Let's assume that your poorly-developed, unsourced arguments are all 100% true. They're not, and throwing music and novels in there is almost absurd enough to suggest parody, but I don't want to deal with your Gish gallop, so I'm going to use my imagination.

Why should I care? If, as you seem to think, [redacted] are unfeeling automata who may neither comprehend art nor build genuine rapport...I'm not seeing the problem. Explain to me why the existence of such people is a bad thing. From: @netstack

17 upvotes!

Now, the fascinating thing about this post is it takes my position far further than I could ever imagine doing so and then confronts me with a person who claims it would be irrelevant if this extreme position were fully true. That "unfeeling automata" might, if representing a substantial portion of your elite, convert your somewhat free country into a nightmare where you never saw an unmasked face again, seems not to bother him in the slightest.

Now I'd be tempted to ignore this as a one-off but then there's this response to my comment on foot-binding.

"...Furthermore, similar laundry lists of objectionable practices would be possible to assemble concerning any race of people or, indeed, of the human race. Even assuming the Chinese are every bit as bad as you say, that doesn't make them special.** Even assuming the [redacted] are every bit as bad as you say**, that doesn't make them special." - naraburns

Now this is fascinating to me, because while I can intuitively understand the conditions leading to things like genocide, or more to the point physical child abuse, footbinding falls within the entirely alien moral universe world to me. Given the choice between an otherwise loving family who bound my feet, and an otherwise violent one that didn't I cannot possibly imagine choosing the latter. I'm pretty sure this isn't just my gender speaking for another gender, and I'm more than willing to entertain what might be considered misogynistic thinking. Yet @DaseIndustries hits me with this.

"...Read some interviews of surviving women from traditional families who have had that done to them, see what they think of it."

Now, I don't doubt that someone of Dase's intellectual caliber understands why the testimony of a person, victimized irreperably by loved ones, in a cultural context where this was normal; might be less than reliable. So I'm left, once again with the feeling that our underlying basic instincts must just be different in some way. How would we go about figuring out whether this is the case?

  • -28

Even most people who are willing to consider differences in racial IQ or 'character' between races disagreed with your post - because it's facially wrong from either personal experience with the chinese or familiarity with chinese history, or because it's poorly argued. A bunch of psychology studies from the mid 1900s doesn't help - the replication crisis began around 2010, and the 2010 papers are immeasurably better than those of 1960. And that leads to the dismissive responses.

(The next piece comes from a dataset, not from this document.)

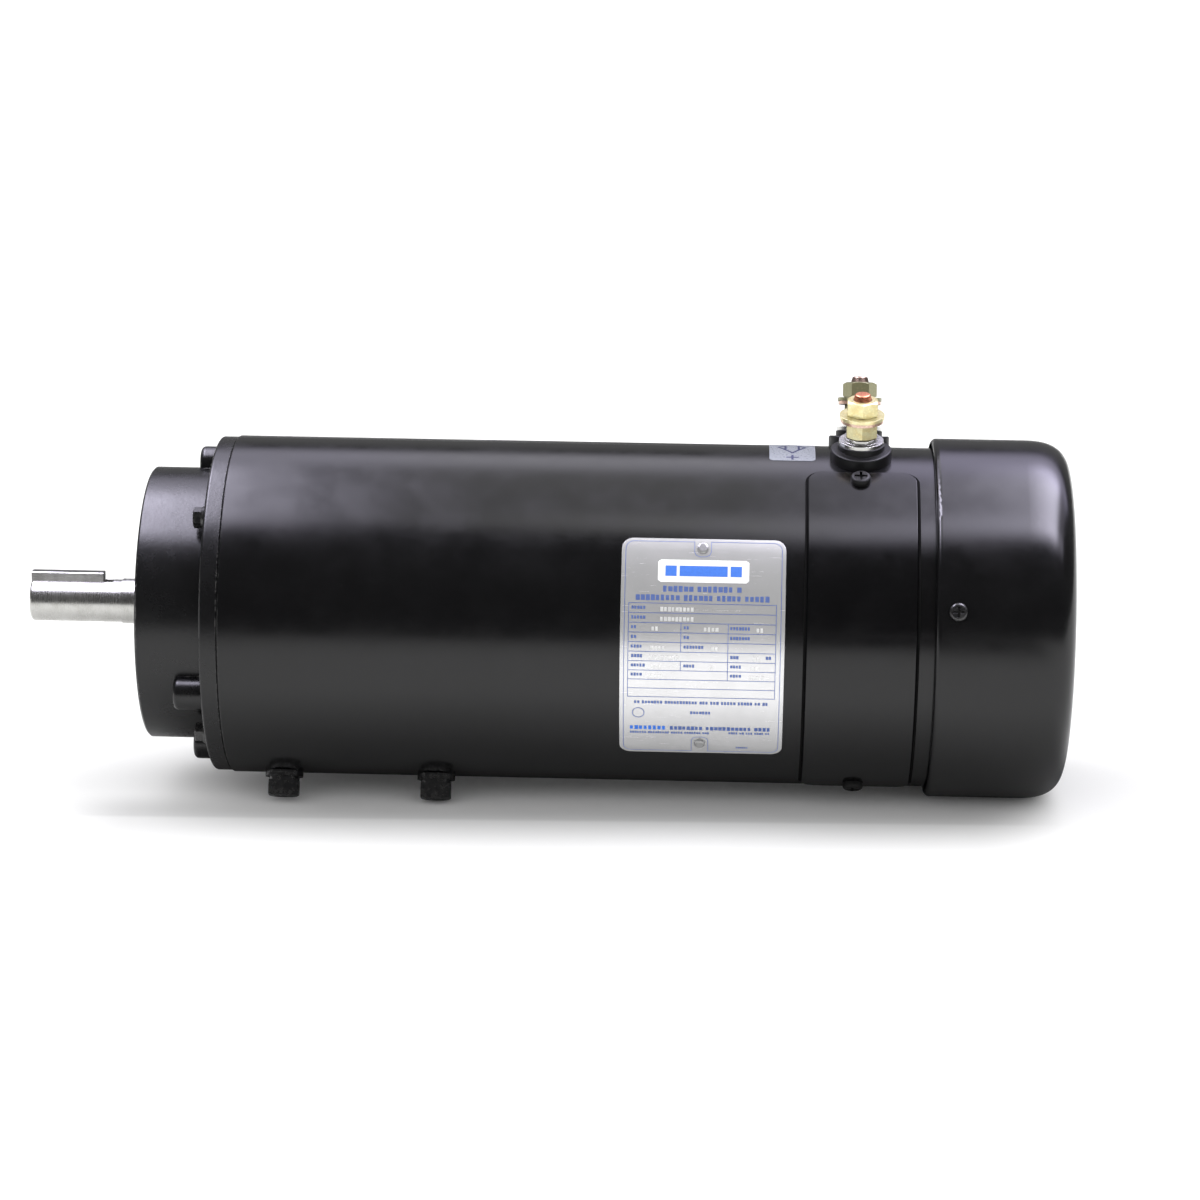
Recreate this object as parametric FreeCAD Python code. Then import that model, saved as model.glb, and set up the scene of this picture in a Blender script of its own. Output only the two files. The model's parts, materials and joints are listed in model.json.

Nevertheless, 'values' or personal beliefs clearly played a big role - a post with similar-quality evidence on, say, a recent news story about woke doing something bad wouldn't have been downvoted as much! And at least it isn't a compilation of chinese street accident where nobody helps webms.

Foot binding isn't really more barbaric than stuff human sacrifice, artificial cranial deformation, female genital mutilation, etc. Barbaric and backwards cultural practices are pretty universal across cultures.

the replication crisis began around 2010

To be pedantic, that's around the time that we started to become aware of the problem.

Your point is very good, though: any unreplicated psychology studies from the mid-1990s have minimal evidential value.